■ DIRECTIONS FOR THIS TASK ■
Copy all of the records below verbatim.

━━━━━━━━━━━━━━━━

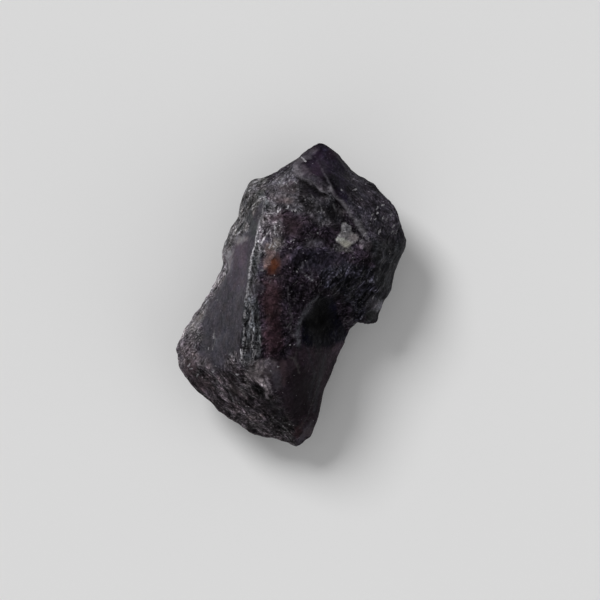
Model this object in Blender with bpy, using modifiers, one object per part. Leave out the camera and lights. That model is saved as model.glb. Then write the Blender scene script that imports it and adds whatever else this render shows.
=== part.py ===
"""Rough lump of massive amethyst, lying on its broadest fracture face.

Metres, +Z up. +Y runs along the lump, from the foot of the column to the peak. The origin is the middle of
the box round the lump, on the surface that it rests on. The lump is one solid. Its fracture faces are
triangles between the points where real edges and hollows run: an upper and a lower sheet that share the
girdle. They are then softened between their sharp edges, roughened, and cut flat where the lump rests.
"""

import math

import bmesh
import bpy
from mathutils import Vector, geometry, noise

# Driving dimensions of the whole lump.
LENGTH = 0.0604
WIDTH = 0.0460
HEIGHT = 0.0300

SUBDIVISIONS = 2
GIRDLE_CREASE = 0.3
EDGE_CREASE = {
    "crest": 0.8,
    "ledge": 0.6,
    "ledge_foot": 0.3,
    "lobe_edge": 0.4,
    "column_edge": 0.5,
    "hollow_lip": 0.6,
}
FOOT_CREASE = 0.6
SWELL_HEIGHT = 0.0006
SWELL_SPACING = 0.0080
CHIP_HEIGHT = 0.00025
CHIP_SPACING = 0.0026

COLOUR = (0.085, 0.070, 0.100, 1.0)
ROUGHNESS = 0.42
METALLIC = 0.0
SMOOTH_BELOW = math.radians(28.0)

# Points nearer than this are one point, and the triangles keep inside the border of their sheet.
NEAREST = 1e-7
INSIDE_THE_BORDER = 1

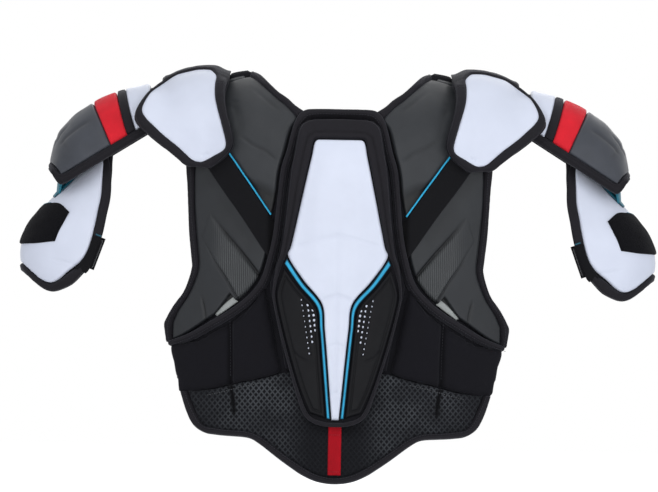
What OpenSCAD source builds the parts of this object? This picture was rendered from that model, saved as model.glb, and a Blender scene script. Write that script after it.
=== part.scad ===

━━━━━━━━━━━━━━━━

■ ANSWER TO THIS EXERCISE ■
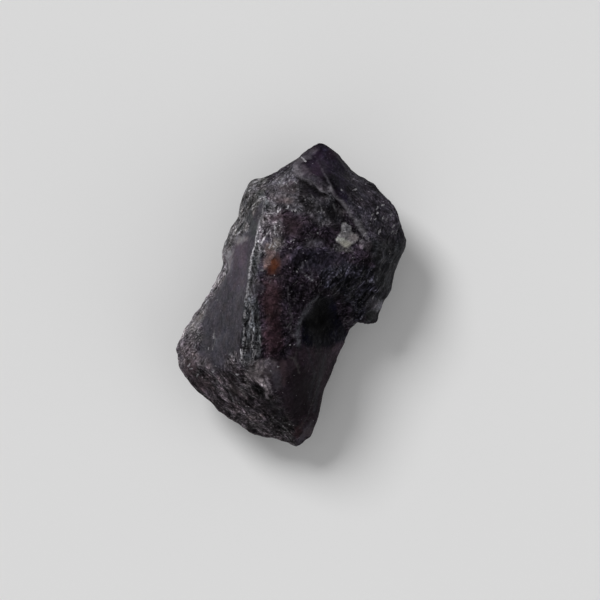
Model this object in Blender with bpy, using modifiers, one object per part. Leave out the camera and lights. That model is saved as model.glb. Then write the Blender scene script that imports it and adds whatever else this render shows.
=== part.py ===
"""Rough lump of massive amethyst, lying on its broadest fracture face.

Metres, +Z up. +Y runs along the lump, from the foot of the column to the peak. The origin is the middle of
the box round the lump, on the surface that it rests on. The lump is one solid. Its fracture faces are
triangles between the points where real edges and hollows run: an upper and a lower sheet that share the
girdle. They are then softened between their sharp edges, roughened, and cut flat where the lump rests.
"""

import math

import bmesh
import bpy
from mathutils import Vector, geometry, noise

# Driving dimensions of the whole lump.
LENGTH = 0.0604
WIDTH = 0.0460
HEIGHT = 0.0300

SUBDIVISIONS = 2
GIRDLE_CREASE = 0.3
EDGE_CREASE = {
    "crest": 0.8,
    "ledge": 0.6,
    "ledge_foot": 0.3,
    "lobe_edge": 0.4,
    "column_edge": 0.5,
    "hollow_lip": 0.6,
}
FOOT_CREASE = 0.6
SWELL_HEIGHT = 0.0006
SWELL_SPACING = 0.0080
CHIP_HEIGHT = 0.00025
CHIP_SPACING = 0.0026

COLOUR = (0.085, 0.070, 0.100, 1.0)
ROUGHNESS = 0.42
METALLIC = 0.0
SMOOTH_BELOW = math.radians(28.0)

# Points nearer than this are one point, and the triangles keep inside the border of their sheet.
NEAREST = 1e-7
INSIDE_THE_BORDER = 1

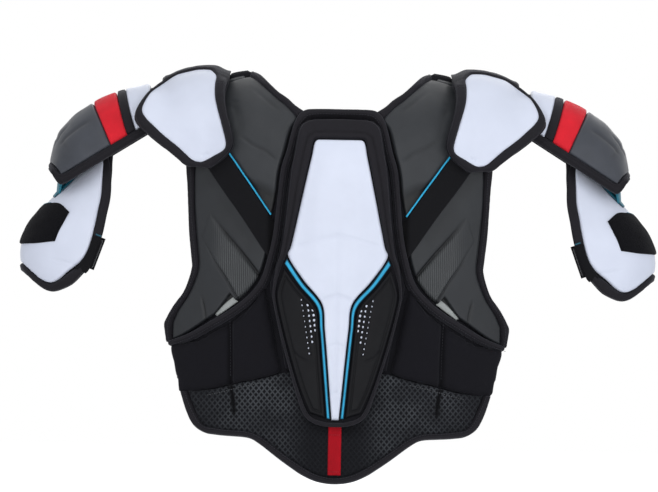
What OpenSCAD source builds the parts of this object? This picture was rendered from that model, saved as model.glb, and a Blender scene script. Write that script after it.
=== part.scad ===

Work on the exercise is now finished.